Arriving fairly early (just before five o'clock for an event that wasn't to begin until after seven), we secured a prime viewing spot at the very front to the left of the VIP seating.  We started out sitting on the edge of a concrete planter encircling one of the many trees in the Port section of Jungceylon and had to briefly move when the bomb-sniffing dog came around.  Security was very tight with, I'm assuming, representatives from every one of Thailand's various branches of police and military.  Sometime between 5:30 and 6:00 members of the Royal Guard came around to have all of us kneel/sit cross-legged on the ground.  We were also given Thai tricolor and yellow King flags to wave.  As the only farang sitting up front it seemed like everytime I looked up there was an official-looking still- or video-camera pointed my way.  Alex also had his share of images shot of him.

Although I'm still without a digital still camera (I'm holding out for the 17,000-baht Sony CyberShot T-100) I did go armed with my trusty camcorder.  I did get some rather nice footage of the HRH's arrival and start of a presentation until a Secret Service-type (black suit, menacing appearance) indicated that unauthorized images weren't allowed at that point.  Following a number of local dignitaries paying tribute to the Princess, the regular Jungceylon water & light show was presented followed by an even more spectacular tribute to HRH the King (including images of his artwork and of His Majesty playing in various jazz combos, all accompanied by some of his excellent compositions).  At one point, there were ballroom dancers onstage and then a popular Thai singer sang a couple of rather rockified traditional songs.  It all ended with a huge fireworks display and Her Royal Highness disappearing inside the mall to view an art exhibition and the That's Siam! section of shops.  We were quickly ushered out by Thai military and so couldn't get to our planned meal at Burger King.

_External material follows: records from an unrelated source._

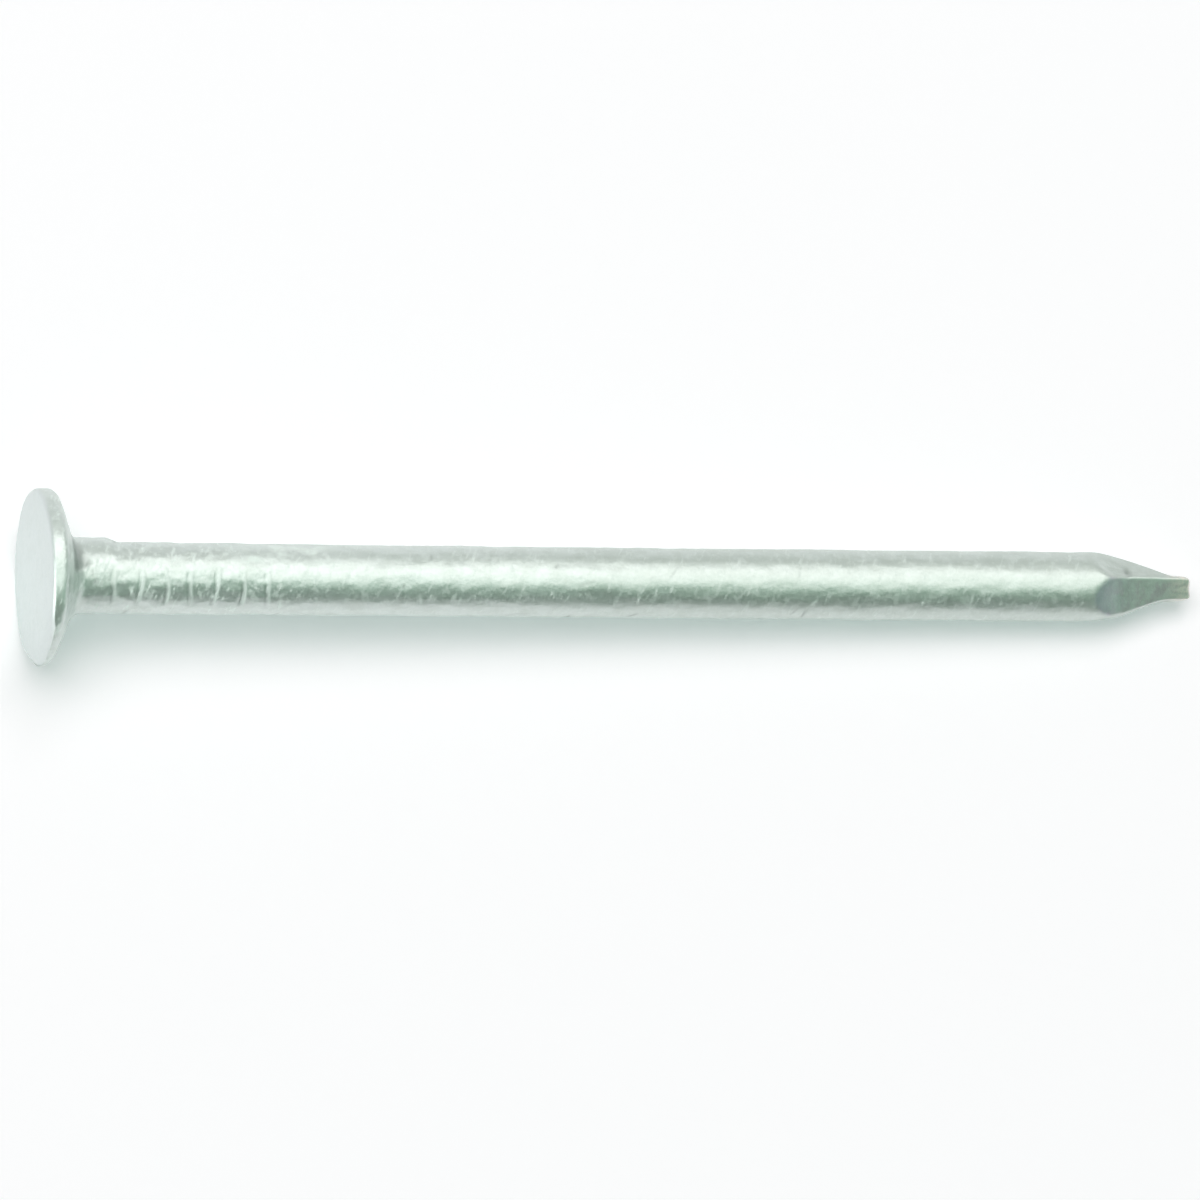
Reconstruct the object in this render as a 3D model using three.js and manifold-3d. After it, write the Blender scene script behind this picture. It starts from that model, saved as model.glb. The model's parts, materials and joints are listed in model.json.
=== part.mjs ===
// A round wire nail with a flat head and a blunt diamond point, coated by hot dipping in zinc.
// It lies as it would on a table, on the rim of its head and on the shoulder where the point begins.
// Two solids: the forged steel blank, and the zinc skin around it, which is open at the cut end of the point.
import * as THREE from 'three';
import { mergeVertices } from 'three/addons/utils/BufferGeometryUtils.js';
import Module from 'manifold-3d';

// Driving dimensions, in millimetres, over the zinc.
const LENGTH = 44.45; // 1 3/4 in, from the face of the head to the end of the point
const WIRE_DIAMETER = 2.49; // bare steel wire, 0.098 in
const ZINC = 0.06; // thickness of the coating
const ALLOY_GAP = 0.01; // the hair of iron-zinc alloy between the two solids, left empty
const HEAD_DIAMETER = 6.58;
const RIM_BACK = 0.4; // how far behind the face the straight rim of the head ends
const RIM_FRONT_ROUND = 0.17; // radius of the rim's front edge
const RIM_BACK_ROUND = 0.28; // radius of the rim's back edge
const UNDERSIDE_SLOPE = 23; // degrees by which the underside of the head slopes back
const NECK_FILLET = 0.55; // radius of the hollow between the underside and the shank
const GRIP_COUNT = 7; // ridges that the gripping dies leave under the head
const GRIP_FIRST = 2.85; // from the face of the head to the first ridge
const GRIP_PITCH = 0.965;
const GRIP_WIDTH = 0.2;
const GRIP_HEIGHT = 0.03;
const POINT_LENGTH = 3.75;

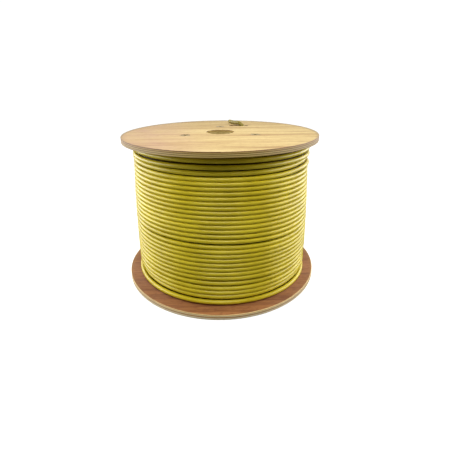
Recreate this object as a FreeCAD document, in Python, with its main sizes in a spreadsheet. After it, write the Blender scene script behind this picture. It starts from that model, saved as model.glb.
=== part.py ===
import FreeCAD, Part
import math
import os

import Sketcher
from FreeCAD import Placement, Rotation, Vector

# A plywood cable reel standing on its lower flange, wound with round data cable.
# Millimetres and degrees. The reel's axis is Z, the lower flange rests on Z = 0.

os.makedirs("parts", exist_ok=True)
document = FreeCAD.newDocument("cable_reel")

dimensions = {
    "flange_diameter": 350,
    "flange_thickness": 9,
    "reel_height": 260,
    "rim_easing": 0.8,
    "arbor_diameter": 50,
    "arbor_easing": 0.5,
    "barrel_diameter": 158,
    "barrel_wall": 4,
    "barrel_seat_depth": 3,
    "bolt_circle": 140,
    "bolt_count": 3,
    "bolt_diameter": 5.9,
    "bolt_hole": 6.6,
    "bolt_end_below_top": 3.5,
    "bolt_head_diameter": 14,
    "bolt_head_thickness": 2.4,
    "bolt_socket_across_corners": 4.6,
    "bolt_socket_depth": 1.5,
    "washer_diameter": 18,
    "washer_hole": 6.4,
    "washer_thickness": 1.2,
    "washer_recess_diameter": 20,
    "washer_recess_depth": 3.8,
    "tee_nut_diameter": 17,
    "tee_nut_plate": 1.4,
    "tee_nut_barrel_diameter": 7.8,
    "tee_nut_height": 8,
    "tee_nut_bore": 6,
    "tee_nut_recess_diameter": 17.4,
    "tee_nut_recess_depth": 1.6,
    "prong_length": 4,
    "prong_width": 2.6,
    "prong_thickness": 1.2,
    "prong_circle": 13,
    "slot_length": 40,
    "slot_width": 10,
    "slot_across": 38,
    "slot_back": 81,
    "slot_turn": -6,
    "cable_diameter": 7.5,
    "tail_clearance": 0.25,
    "winding_diameter": 312,
    "pair_diameter": 1.9,
    "pair_spacing": 2.6,
    "pair_bare_length": 3,
    "filler_thickness": 0.5,
    "filler_width": 5,
    "filler_bare_length": 2,
}

sheet = document.addObject("Spreadsheet::Sheet", "dims")
for row, (name, value) in enumerate(dimensions.items(), start=1):
    sheet.set(f"A{row}", name)
    sheet.set(f"B{row}", str(value))
    sheet.setAlias(f"B{row}", name)
document.recompute()

inner_height = "(dims.reel_height - 2 * dims.flange_thickness)"
upper_face = "(dims.reel_height - dims.flange_thickness)"
barrel_bore = "(dims.barrel_diameter - 2 * dims.barrel_wall)"
bolt_step = 360 / dimensions["bolt_count"]
first_bolt_angle = 90


# Sketches and features

def new_body(label):
    return document.addObject("PartDesign::Body", label)


def new_sketch(body, name, height="0"):
    ground = next(part for part in body.Origin.OriginFeatures if part.Role == "XY_Plane")
    sketch = body.newObject("Sketcher::SketchObject", name)
    sketch.AttachmentSupport = [(ground, "")]
    sketch.MapMode = "FlatFace"
    sketch.setExpression("AttachmentOffset.Base.z", height)
    return sketch


def add_circle(sketch, name, diameter, distance_up=None):
    """A circle about the sketch's origin, or that far up the sketch's Y axis."""
    start = Vector(0, 10 if distance_up else 0, 0)
    circle = sketch.addGeometry(Part.Circle(start, Vector(0, 0, 1), 1))
    if distance_up:
        sketch.addConstraint(Sketcher.Constraint("PointOnObject", circle, 3, -2))
        place = sketch.addConstraint(Sketcher.Constraint("DistanceY", -1, 1, circle, 3, 10))
        sketch.renameConstraint(place, name + "_distance")
        sketch.setExpression("Constraints." + name + "_distance", distance_up)
    else:
        sketch.addConstraint(Sketcher.Constraint("Coincident", circle, 3, -1, 1))
    size = sketch.addConstraint(Sketcher.Constraint("Diameter", circle, 2))
    sketch.renameConstraint(size, name)
    sketch.setExpression("Constraints." + name, diameter)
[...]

I felt really privileged to have been able to attend this event and to have been so close to Royalty as well.  It was far more interesting than last year when we watched the various events for His Royal Highnesses' 60th anniversary of rule on TV.  Despite seeing numerous Royal motorcades traveling to and from Wat Chalong over the course of the year (and once while standing outside of Maio's home in Bang Pa-In), this is the closest Tim or I have gotten to Royalty.  The thing that struck me most was the feeling of reverence the citizens have towards the Royal Family.  You hear and read a lot about that love here but that cannot prepare one for experiencing it firsthand.